May 19, 2020
Someone recently asked me what deployment-lesson-for-COVID there is when we need a big event to look forward to, but there isn’t a “safe” date on the calendar, even far into the future. How can we look forward to something big and fun when we don’t know when this ends?
This is where deployment lessons fall apart.
Because even with the uncertainty, there is a date that deployment eventually ends – however joyous or tragic that ending is. It isn’t gradual over a period of months; it isn’t in waves. One day, it’s over.
So we turn to military life in general. We never ever know how to plan a couple years out. Even when deployment ends, they might leave for a few weeks for training, but we don’t always know when that will be. I am not certain where my kids will go to high school – and they’re in middle school now.
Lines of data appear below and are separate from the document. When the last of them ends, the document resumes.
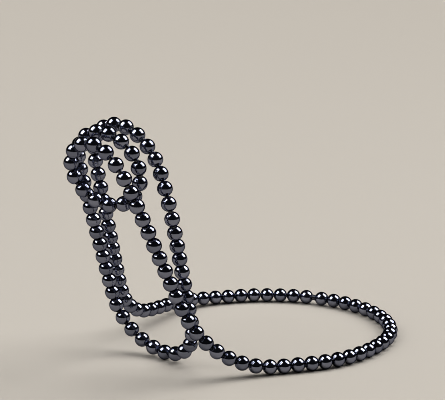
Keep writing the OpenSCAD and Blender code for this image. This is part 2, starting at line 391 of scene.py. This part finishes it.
def bead_tree():
    """Drilled beads on points: each is a rounded D section swept round its hole."""
    tree, into = new_geometry_tree("drilled_beads", [
        ("Bead Radius", BEAD_RADIUS), ("Hole Radius", HOLE_RADIUS),
        ("Rim Fillet", RIM_FILLET), ("Sides", BEAD_SIDES),
        ("Section Points", BEAD_SECTION_POINTS), ("Seed", TONE_SEED),
    ])
    # The D section: an arc from one rim of the hole to the other, closed along the hole
    cut = calc(tree, "ARCSINE",
               calc(tree, "DIVIDE", into["Hole Radius"], into["Bead Radius"]))
    arc = node(tree, "GeometryNodeCurveArc", mode="RADIUS",
               Resolution=into["Section Points"], Radius=into["Bead Radius"],
               Start_Angle=calc(tree, "SUBTRACT", cut, math.pi / 2),
               Sweep_Angle=calc(tree, "SUBTRACT", math.pi,
                                calc(tree, "MULTIPLY", cut, 2.0)))
    closed = node(tree, "GeometryNodeSetSplineCyclic",
                  Geometry=arc.outputs["Curve"], Cyclic=True)
    shift = node(tree, "ShaderNodeCombineXYZ",
                 X=calc(tree, "MULTIPLY", into["Hole Radius"], -1.0))
    moved = node(tree, "GeometryNodeSetPosition", Geometry=closed.outputs["Geometry"],
                 Offset=shift.outputs["Vector"])
    # Only the section's two ends, which are the hole's rims, are rounded
    ends = node(tree, "GeometryNodeCurveEndpointSelection")
    rim = node(tree, "GeometryNodeSwitch", input_type="FLOAT",
               Switch=ends.outputs["Selection"],
               **{"False": 0.0, "True": into["Rim Fillet"]})
    rounded = node(tree, "GeometryNodeFilletCurve", mode="POLY",
                   Curve=moved.outputs["Geometry"], Count=RIM_FILLET_STEPS,
                   Limit_Radius=True, Radius=rim.outputs["Output"])
    path = node(tree, "GeometryNodeCurvePrimitiveCircle",
                Resolution=into["Sides"], Radius=into["Hole Radius"])
    bead = node(tree, "GeometryNodeCurveToMesh",
                Curve=path.outputs["Curve"], Profile_Curve=rounded.outputs["Curve"])
    smooth = node(tree, "GeometryNodeSetShadeSmooth", Geometry=bead.outputs["Mesh"])
    # One bead on each point, turned so that its hole lies along the wire
    axis = node(tree, "GeometryNodeInputNamedAttribute", data_type="FLOAT_VECTOR",
                Name="hole_axis")
    turn = node(tree, "FunctionNodeAlignRotationToVector", axis="Z",
                Vector=axis.outputs["Attribute"])
    placed = node(tree, "GeometryNodeInstanceOnPoints", Points=into["Geometry"],
                  Instance=smooth.outputs["Geometry"], Rotation=turn.outputs["Rotation"])
    tone = node(tree, "FunctionNodeRandomValue", data_type="FLOAT", Seed=into["Seed"])
    store = node(tree, "GeometryNodeStoreNamedAttribute", data_type="FLOAT",
                 domain="INSTANCE", Geometry=placed.outputs["Instances"],
                 Name="bead_tone")
    value_out = next(s for s in tone.outputs if s.enabled)
    value_in = next(s for s in store.inputs if s.name == "Value" and s.enabled)
    put(tree, value_in, value_out)
    end_geometry_tree(tree, into, store.outputs["Geometry"])
    return tree


drilled_beads = bead_tree()
for name in BEAD_NODES:
    own = [b for b in beads if b["node"] == name]
    holder = point_holder("points_" + name, [b["centre"] for b in own],
                          hole_axis=[b["axis"] for b in own])
    piece = plain_mesh(holder, drilled_beads, bead_finish, "polished_" + name)
    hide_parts(name)
    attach(piece, "root")


# Wire and joint sleeve

def wire_tree():
    """A round wire along the points, each corner bent to the radius stored with it."""
    tree, into = new_geometry_tree("strung_wire", [
        ("Wire Radius", WIRE_RADIUS), ("Bend Steps", BEND_STEPS), ("Sides", WIRE_SIDES),
    ])
    curve = node(tree, "GeometryNodeMeshToCurve", Mesh=into["Geometry"])
    radius = node(tree, "GeometryNodeInputNamedAttribute", data_type="FLOAT",
                  Name="bend_radius")
    bends = node(tree, "GeometryNodeFilletCurve", mode="POLY",
                 Curve=curve.outputs["Curve"], Count=into["Bend Steps"],
                 Limit_Radius=True, Radius=radius.outputs["Attribute"])
    section = node(tree, "GeometryNodeCurvePrimitiveCircle",
                   Resolution=into["Sides"], Radius=into["Wire Radius"])
    tube = node(tree, "GeometryNodeCurveToMesh", Curve=bends.outputs["Curve"],
                Profile_Curve=section.outputs["Curve"], Fill_Caps=True)
    smooth = node(tree, "GeometryNodeSetShadeSmooth", Geometry=tube.outputs["Mesh"])
    end_geometry_tree(tree, into, smooth.outputs["Geometry"])
    return tree


def wire_route(beads, joint):
    """The wire's ends and corners, and the radius of the bend at each.

    The wire lies straight in each bead and turns about a point midway to the next.
    """
    along = unit(beads[0]["centre"] - beads[-1]["centre"])
    route = [joint + along * BUTT_GAP / 2]
    for bead, following in zip(beads, beads[1:]):
        reach = np.linalg.norm(following["centre"] - bead["centre"]) / 2
        route.append((bead["centre"] + bead["axis"] * reach
                      + following["centre"] - following["axis"] * reach) / 2)
    route.append(joint - along * BUTT_GAP / 2)
    corners, radii = [route[0]], [0.0]
    for before, corner, after in zip(route, route[1:], route[2:]):
        turned = math.acos(min(1.0, unit(corner - before) @ unit(after - corner)))
        if turned > SMALLEST_TURN:
            corners.append(corner)
            radii.append(BEND_REACH / math.tan(turned / 2))
    return corners + [route[-1]], radii + [0.0]


corners, radii = wire_route(beads, joint)
steps = [(i, i + 1) for i in range(len(corners) - 1)]
holder = point_holder("wire_route", corners, steps, bend_radius=radii)
wire = plain_mesh(holder, wire_tree(), wire_finish, "strung_wire")
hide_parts("core_wire")
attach(wire, "root")

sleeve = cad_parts["joint_sleeve"]
sleeve.data.materials.clear()
sleeve.data.materials.append(wire_finish)


# Floor, lights and camera

def stage_floor():
    """A plain pale floor."""
    mesh = bpy.data.meshes.new("floor")
    half = FLOOR_HALF_WIDTH
    mesh.from_pydata(
        [(-half, -half, 0), (half, -half, 0), (half, half, 0), (-half, half, 0)],
        [], [(0, 1, 2, 3)])
    floor = bpy.data.objects.new("floor", mesh)
    bpy.context.scene.collection.objects.link(floor)
    paper = bpy.data.materials.new("pale_floor")
    paper.use_nodes = True
    feed(paper.node_tree, paper.node_tree.nodes["Principled BSDF"],
         Base_Color=FLOOR_COLOUR, Roughness=0.9)
    floor.data.materials.append(paper)


def lamp(name, kind, away, roll=0.0, **values):
    """A lamp that shines from the direction away, turned about it by roll degrees."""
    light = bpy.data.lights.new(name, kind)
    for key, value in values.items():
        setattr(light, key, value)
    obj = bpy.data.objects.new(name, light)
    facing = away.to_track_quat("Z", "Y").to_matrix()
    rolled = facing @ Matrix.Rotation(math.radians(roll), 3, "Z")
    obj.rotation_euler = rolled.to_euler()
    bpy.context.scene.collection.objects.link(obj)
    return obj


def softbox(name, direction, width, height, power, roll):
    """A lit panel that shows as a bright patch in the polished beads."""
    away = Vector(direction).normalized()
    obj = lamp(name, "AREA", away, roll,
               shape="RECTANGLE", size=width, size_y=height, energy=power)
    obj.location = Vector(SOFTBOX_AIM) + away * SOFTBOX_DISTANCE
    obj.visible_diffuse = False
    obj.visible_camera = False


def even_light(name, direction, strength, spread):
    """Studio light as it falls on the floor, without fading with distance."""
    obj = lamp(name, "SUN", Vector(direction).normalized(),
               energy=strength, angle=math.radians(spread))
    obj.visible_glossy = False


def stage_camera():
    """The camera, standing where the photograph was taken from."""
    camera = bpy.data.cameras.new("camera")
    camera.sensor_width = SENSOR_WIDTH
    camera.lens = FOCAL_LENGTH / PICTURE_WIDTH * SENSOR_WIDTH
    camera.clip_start, camera.clip_end = NEAREST_SEEN, FARTHEST_SEEN
    right = Vector(CAMERA_RIGHT).normalized()
    ahead = Vector(CAMERA_AHEAD).normalized()
    up = right.cross(ahead)
    roll = math.radians(CAMERA_ROLL_DEGREES)
    side = right * math.cos(roll) + up * math.sin(roll)
    top = up * math.cos(roll) - right * math.sin(roll)
    turn = Matrix((side, top, -ahead)).transposed().to_4x4()
    turn.translation = Vector(CAMERA_PLACE)
    view = bpy.data.objects.new("camera", camera)
    view.matrix_world = turn
    bpy.context.scene.collection.objects.link(view)
    bpy.context.scene.camera = view


stage_floor()
softbox("left_softbox", LEFT_LAMP, width=1.0, height=1.16, power=30.0, roll=12.9)
softbox("right_softbox", RIGHT_LAMP, width=0.96, height=1.24, power=30.0, roll=-22.9)
even_light("left_on_floor", LEFT_LAMP, strength=1.4, spread=60)
even_light("right_on_floor", RIGHT_LAMP, strength=2.1, spread=50)
even_light("overhead_on_floor", TOP_LAMP, strength=1.15, spread=40)
stage_camera()

world = bpy.data.worlds.new("studio")
world.use_nodes = True
feed(world.node_tree, world.node_tree.nodes["Background"],
     Color=AMBIENT_COLOUR, Strength=AMBIENT_STRENGTH)
bpy.context.scene.world = world
bpy.context.scene.view_settings.view_transform = "Standard"
bpy.context.scene.cycles.filter_width = PIXEL_FILTER_WIDTH
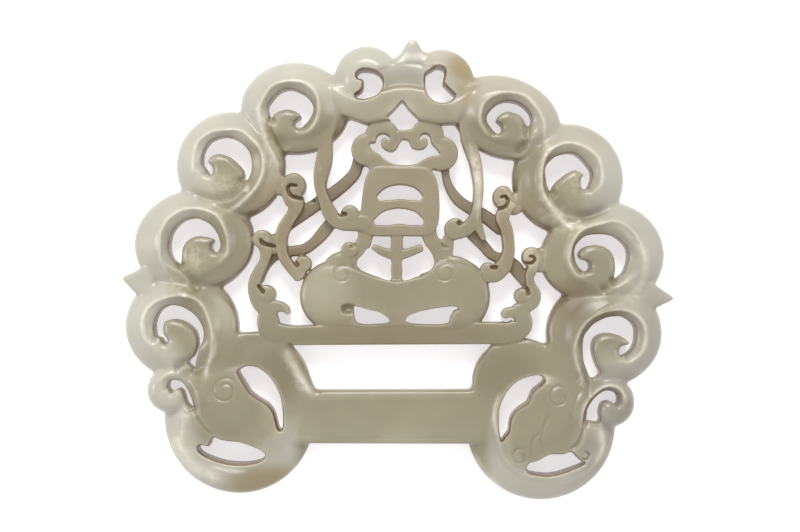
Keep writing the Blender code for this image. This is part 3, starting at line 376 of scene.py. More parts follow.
# pierced scrolls: the hole, the ridge where its outer flare ends, and the valley round the knob
scrolls = {
    "left1": {
        "band": [(-22.9, 27.3), (-23.4, 28.4), (-23.6, 29.3), (-23.3, 30.2), (-22.6, 31.1), (-21.8, 32),
            (-21, 32.5), (-20, 32.8), (-19, 32.7), (-18, 32.3), (-17, 31.8), (-16.2, 31.1), (-15.6, 30.2),
            (-15.3, 29.4), (-15.4, 28.4), (-15.8, 27.6), (-16.3, 26.8), (-16.9, 26.3), (-17.2, 25.9)],
        "knob": [(-17.6, 25.6), (-18.2, 25.7), (-18.7, 26.1), (-18.7, 26.7), (-18.2, 27.2), (-17.7, 27.6),
            (-17.6, 28), (-18.1, 28.4), (-18.9, 28.8), (-20.1, 29), (-21, 28.8), (-21.8, 28.5), (-22.5, 28)],
        "ridge": [(-24.9, 27), (-25, 28.6), (-24.7, 30), (-23.3, 32.5), (-22, 33.5), (-20.5, 33.9),
            (-18.7, 34), (-16.9, 33.6), (-15.6, 32.7), (-14.7, 31.5), (-14.4, 30), (-14.4, 28.7),
            (-14.7, 27.3), (-15.5, 25.8), (-16.4, 25), (-17.8, 24.6)],
        "valley": [(-23, 27.3), (-23.4, 26.2), (-22.9, 24.4), (-22, 23.2), (-21, 22.3), (-20.4, 21.6)]},
    "left2": {
        "band": [(-27.6, 16.2), (-27.1, 16.4), (-26.7, 17.3), (-26.4, 18.4), (-26.4, 19.5), (-26.6, 20.5),
            (-27, 21.5), (-27.8, 22.5), (-28.8, 23.3), (-29.9, 23.9), (-30.9, 24.1), (-31.9, 24.1),
            (-33, 23.8), (-34, 23.3), (-34.6, 22.6), (-35.1, 21.8), (-35.4, 20.9), (-35.5, 20), (-35.4, 19.1),
            (-35.1, 18.6), (-34.7, 18.1), (-34.5, 17.6)],
        "knob": [(-34.1, 17.1), (-33.7, 17.3), (-33.4, 17.8), (-33.4, 18.4), (-33.7, 18.9), (-34.1, 19.3),
            (-34.3, 19.7), (-34, 20.2), (-33.5, 20.6), (-32.8, 20.9), (-31.9, 20.9), (-30.9, 20.6),
            (-30.2, 20.3), (-29.4, 19.6), (-28.7, 18.9), (-28.1, 18.1), (-27.9, 17.2), (-27.9, 16.4)],
        "ridge": [(-36.9, 18), (-36.9, 20), (-36.7, 21.8), (-36, 23.3), (-34.5, 24.5), (-32.9, 25.1),
            (-30.9, 25.3), (-29.1, 25.3), (-27.5, 24.7), (-26, 23.1), (-24.7, 21.5), (-24.2, 19.6),
            (-24.4, 17.8), (-24.9, 16), (-25.8, 14.5), (-26.9, 13.3), (-28.2, 12.2)],
        "valley": [(-28.2, 15.8), (-28.9, 14.4), (-30.2, 13.2), (-32.4, 12.7), (-34.2, 12.8), (-36, 13.5),
            (-37.3, 14.5)]},
    "left3": {
        "band": [(-39.3, 1.1), (-39.9, 1.3), (-40.6, 1.8), (-41.1, 2.5), (-41.4, 3.4), (-41.5, 4.2),
            (-41.4, 5.2), (-41.2, 6.1), (-40.8, 7), (-40.2, 7.8), (-39.5, 8.5), (-38.6, 9), (-37.6, 9.3),
            (-36.5, 9.4), (-35.6, 9.1), (-34.7, 8.7), (-33.8, 8.1), (-33.2, 7.4), (-32.7, 6.6), (-32.4, 5.9),
            (-32.2, 5.2), (-32.1, 4.4), (-32.3, 3.7)],
        "knob": [(-32.7, 3.2), (-33.3, 3.3), (-33.8, 3.8), (-33.9, 4.5), (-33.5, 5.1), (-33.6, 5.6),
            (-34.4, 5.9), (-35.6, 6.1), (-36.7, 6), (-37.6, 5.6), (-38.2, 5.1), (-38.6, 4.5), (-38.9, 3.8),
            (-39, 2.9), (-39.1, 2)],
        "ridge": [(-41.8, 0), (-42.7, 1.5), (-42.9, 3.6), (-42.9, 5.5), (-42.5, 7.3), (-41.5, 9.1),
            (-39.6, 10.5), (-37.5, 11.1), (-35.1, 10.9), (-33.3, 10.2), (-32.2, 9.3), (-31.3, 7.6),
            (-30.7, 5.5), (-30.7, 3.3), (-31.3, 2.2), (-32.4, 1.3)],
        "valley": [(-39.6, 1.1), (-38.7, -0.1), (-37.8, -1.5), (-36.6, -3.2), (-36, -4.2)]},
    "left4": {
        "band": [(-36.9, -17.9), (-36.7, -17.2), (-36.5, -16.2), (-36.2, -15.2), (-36, -14.4), (-35.7, -13.6),
            (-35.3, -12.8), (-35.1, -11.8), (-35.2, -10.8), (-35.6, -9.7), (-36.3, -8.6), (-37.1, -7.8),
            (-38, -7.2), (-38.9, -6.7), (-40, -6.4), (-41.2, -6.4), (-42.1, -6.7), (-42.8, -7.1),
            (-43.4, -7.8), (-43.8, -8.6), (-44.1, -9.5), (-44.2, -10.5), (-44.1, -11.4), (-43.8, -12.1)],
        "knob": [(-43.3, -12.2), (-42.9, -12.4), (-42.6, -13), (-42.2, -13.3), (-41.8, -13.3), (-41.6, -12.9),
            (-41.7, -12.4), (-42, -12), (-42.3, -11.6), (-42.4, -10.8), (-42.3, -9.9), (-42.1, -9.4),
            (-41.6, -9.1), (-40.7, -8.9), (-39.7, -9.1), (-38.8, -9.4), (-38, -9.9), (-37.3, -10.5),
            (-36.7, -11.3), (-36.4, -12.2), (-36.3, -13.1), (-36.4, -14), (-36.7, -14.8), (-37, -15.5),
            (-37.6, -16.1), (-38.1, -16.8), (-37.6, -17.4)],
        "ridge": [(-43.5, -14.4), (-45.5, -12.4), (-46, -10.5), (-46, -9), (-45.2, -7), (-43.5, -5.6),
            (-41.5, -4.9), (-39.1, -4.6), (-36.5, -5.2), (-35.1, -6.6), (-34.2, -8.7), (-33.6, -10.9),
            (-33.5, -13.3), (-33.8, -15.6), (-34.5, -17.6), (-35.3, -19.6)],
        "valley": [(-38.9, -17.1), (-39.6, -17.6), (-40.5, -17.9)]},
    "leftSmall": {
        "band": [(-36.9, -24.9), (-37.1, -24.2), (-37.4, -23.2), (-37.9, -22.1), (-38.5, -21.1), (-39, -20.4),
            (-39.7, -20), (-40.5, -19.9), (-41.1, -20), (-41.6, -20.5), (-41.7, -21.2)],
        "knob": [(-41.4, -21.8), (-41, -22.2), (-40.6, -21.9), (-39.9, -21.5), (-39.3, -21.7), (-38.9, -22.3),
            (-38.6, -23.2), (-38.4, -23.9), (-38, -24.5), (-37.4, -24.9)],
        "ridge": [],
        "valley": [(-37.4, -24.6), (-37, -25.4)]},
    "right1": {
        "band": [(23.5, 26), (23.9, 26.3), (24.2, 26.9), (24.2, 27.5), (23.9, 28.3), (23.3, 29.1),
            (22.5, 29.8), (21.6, 30.3), (20.7, 30.5), (19.7, 30.6), (18.8, 30.4), (17.9, 30), (17, 29.2),
            (16.4, 28.5), (16.1, 27.8), (16, 27.2), (16.2, 26.6), (16.6, 26), (17.1, 25.4), (17.5, 24.9)],
        "knob": [(18, 24.6), (18.5, 24.8), (18.8, 25.3), (18.8, 25.9), (18.5, 26.4), (18, 26.8), (17.8, 27.2),
            (18, 27.6), (18.4, 28), (19.3, 28.5), (20.1, 28.6), (21, 28.3), (21.8, 28), (22.4, 27.5),
            (22.8, 26.8), (23.2, 26.2)],
        "ridge": [(15.8, 25), (14.9, 26.6), (14.9, 28.6), (15.8, 30.4), (17.6, 31.6), (19.5, 32), (21.3, 31.9),
            (23.1, 31.3), (24.4, 30), (25.5, 28.5), (26.2, 26.9), (26.5, 25.1), (26.5, 23.3), (26.4, 21.8)],
        "valley": [(23.5, 25.8), (23.55, 24.7), (23.3, 22.9), (22.1, 21.5), (21.1, 20.5)]},
    "right2": {
        "band": [(27.5, 14.2), (27.1, 14.9), (26.8, 15.8), (26.7, 16.8), (26.6, 17.8), (26.7, 18.6),
            (27.1, 19.3), (27.8, 20), (28.6, 20.6), (29.4, 20.9), (30.3, 21.1), (31.2, 21.2), (32.1, 21),
            (32.9, 20.5), (33.6, 19.8), (34.3, 19), (34.9, 18.1), (35.1, 17.2), (35, 16.3), (34.7, 15.5),
            (34.3, 14.9)],
        "knob": [(33.8, 14.5), (33.4, 14.6), (33, 15.1), (32.9, 15.8), (33, 16.4), (33.2, 16.8), (33.6, 17.2),
            (33, 17.5), (32.4, 17.9), (31.7, 18), (31, 17.7), (30.3, 17.3), (29.5, 16.7), (28.8, 16.1),
            (28.2, 15.3), (27.8, 14.5)],
        "ridge": [(27.3, 11.5), (26.4, 13.3), (25.8, 15.5), (25.8, 17.6), (26.3, 19.6), (27.5, 21.5),
            (29, 22.5), (30.7, 22.9), (32.2, 22.7), (34, 22), (35.5, 20.9), (36.4, 19.5), (36.7, 17.8),
            (36.7, 16.4), (36.4, 15.1), (35.5, 14.2)],
        "valley": [(27.7, 14), (28.5, 12.5), (29.5, 11.2), (30.6, 10.3), (32.2, 9.8), (34, 9.6), (35.8, 10),
            (37.3, 10.7), (38.2, 11.3)]},
    "right3": {
        "band": [(39.1, -1.8), (39.7, -1.4), (40.3, -1), (40.9, -0.4), (41.3, 0.4), (41.6, 1.3), (41.8, 2.3),
            (41.7, 3.3), (41.3, 4.3), (40.6, 5.1), (39.7, 5.8), (38.6, 6.3), (37.4, 6.5), (36, 6.5),
            (34.8, 6.4), (33.6, 6), (32.8, 5.3), (32.2, 4.6), (31.9, 3.7), (31.9, 2.7), (32.1, 1.6),
            (32.5, 0.8), (33.1, 0.1)],
        "knob": [(33.8, -0.3), (34.5, -0.1), (34.8, 0.5), (34.7, 1.2), (34.1, 1.7), (33.3, 1.9), (32.9, 2.3),
            (32.8, 3), (33.2, 3.6), (33.8, 4.1), (34.7, 4.4), (35.7, 4.5), (36.8, 4.3), (37.7, 3.9),
            (38.4, 3.3), (38.9, 2.4), (39.1, 1.5), (39.2, 0.4), (39.1, -0.7)],
        "ridge": [(33.5, -1.5), (32.2, -0.9), (31.3, 0.4), (30.9, 1.8), (31.1, 3.6), (31.8, 5.6), (33.1, 7.2),
            (34.9, 7.9), (36.7, 8.4), (38.5, 8.8), (40.4, 8.5), (42.2, 7.1), (43.4, 5.2), (44.2, 2.7),
            (44.4, 0.9), (44, -1.3), (43.1, -4.5)],
        "valley": [(38.9, -1.8), (38.4, -2.6), (37.6, -3.3), (36.5, -3.9)]},
    "right4": {
        "band": [(35, -19.6), (34.5, -18.8), (34, -17.6), (33.6, -16.5), (33.4, -15), (33.4, -13.5),
            (33.5, -12.5), (33.8, -11.6), (34.5, -10.7), (35.2, -9.9), (36.1, -9.3), (37.1, -8.8),
            (38.1, -8.5), (39.3, -8.4), (40.4, -8.4), (41.3, -8.8), (42.1, -9.3), (42.8, -10.1), (43.1, -11.1),
            (43.1, -12.3), (42.9, -13.4), (42.5, -14.2), (41.9, -14.9), (41.2, -15.4)],
        "knob": [(40.4, -15.5), (40, -15.2), (39.9, -14.5), (40.2, -13.9), (40.8, -13.6), (41.4, -13.5),
            (41.8, -13.2), (41.4, -12.8), (40.8, -12.3), (40.1, -11.9), (39.2, -11.6), (38.1, -11.5),
            (37.1, -11.6), (36.2, -12), (35.6, -12.6), (35.3, -13.4), (35.2, -14.4), (35.4, -15.5),
            (35.7, -16.6), (36.1, -17.6), (36.6, -18.5), (36.4, -19.2), (35.7, -19.6)],
        "ridge": [(33.8, -20.7), (33.2, -19.4), (32.7, -17.8), (32, -16), (31.8, -14.5), (32.2, -12.7),
            (33.2, -10.4), (34.7, -8.8), (36.6, -7.7), (38.8, -7.2), (41, -7.3), (43, -8.2), (44.2, -9.6),
            (44.7, -11.2), (44.7, -12.9), (44.2, -14.5), (43.2, -15.8), (41.8, -16.6), (40.2, -16.5)],
        "valley": []},
    "rightSmall": {
        "band": [(34.1, -27.3), (34.2, -26.2), (34.3, -25.2), (34.8, -24.3), (35.4, -23.4), (36.1, -22.7),
            (36.9, -22.1), (37.9, -21.8), (38.8, -22), (39.5, -22.4), (39.9, -23.1), (39.9, -23.9)],
        "knob": [(39.7, -24.5), (39, -24.1), (38.3, -23.8), (37.5, -23.9), (36.9, -24.4), (36.6, -25.2),
            (36.5, -26.1), (36.6, -27), (36.4, -27.6), (35.6, -27.6), (34.8, -27.5)],
        "ridge": [(33.2, -27.6), (33.4, -25.6), (34.2, -23.8), (35.5, -22.3), (37, -21.2), (38.6, -20.9),
            (40, -21.5), (40.8, -22.8), (40.7, -24.2)],
        "valley": []},
}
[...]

I remember several years ago, a family member wanted to get a family reunion on the calendar two years out, to be sure that the date was set aside for everyone… but at that time, we didn’t know where we would be living or what the school schedule would be or how much of Jonathan’s leave schedule was in his control. We can’t put dates on the calendar for two years out – or even one year out – with definite confidence. Planning far into the future has been nigh impossible for my entire adult life.
We all find ourselves in a similar situation now. This summer aside, planning for fall and all of 2021 is like this big cloud. When will the second wave come? How bad will it be? Can we get out and have some fun before it hits? Will we be able to get out but with restrictions? What will those restrictions be? Will fall be safe? Or Christmas? Or next spring?
When can we travel? Go on vacation? Attend a concert or a full Easter service or packed stadium? What about big conferences and weddings and events?
We just don’t know.
So, we keep writing everything in pencil. We make plans, but only refundable ones. We don’t stop thinking ahead (that’s key!)… but we do so knowing that things could change. Planning even with a cloud is an act of hope, an act of resurrection, an act of resistance. Sure, things might need to change, but we look ahead anyway. How can we not?
But here’s the honest and difficult reality about uncertainty in planning for the future: It’s true for everyone, all the time… we’re just extra aware of it right now. We never know when a diagnosis or an accident or a once-in-a-lifetime-opportunity will change everything.
None of us ever knows what will happen a season from now, a year from now, five years from now. Military families live with this awareness, but we all live with the reality.
You’ve got this. You’ve always had this. Keep making the plans. Just keep writing in pencil.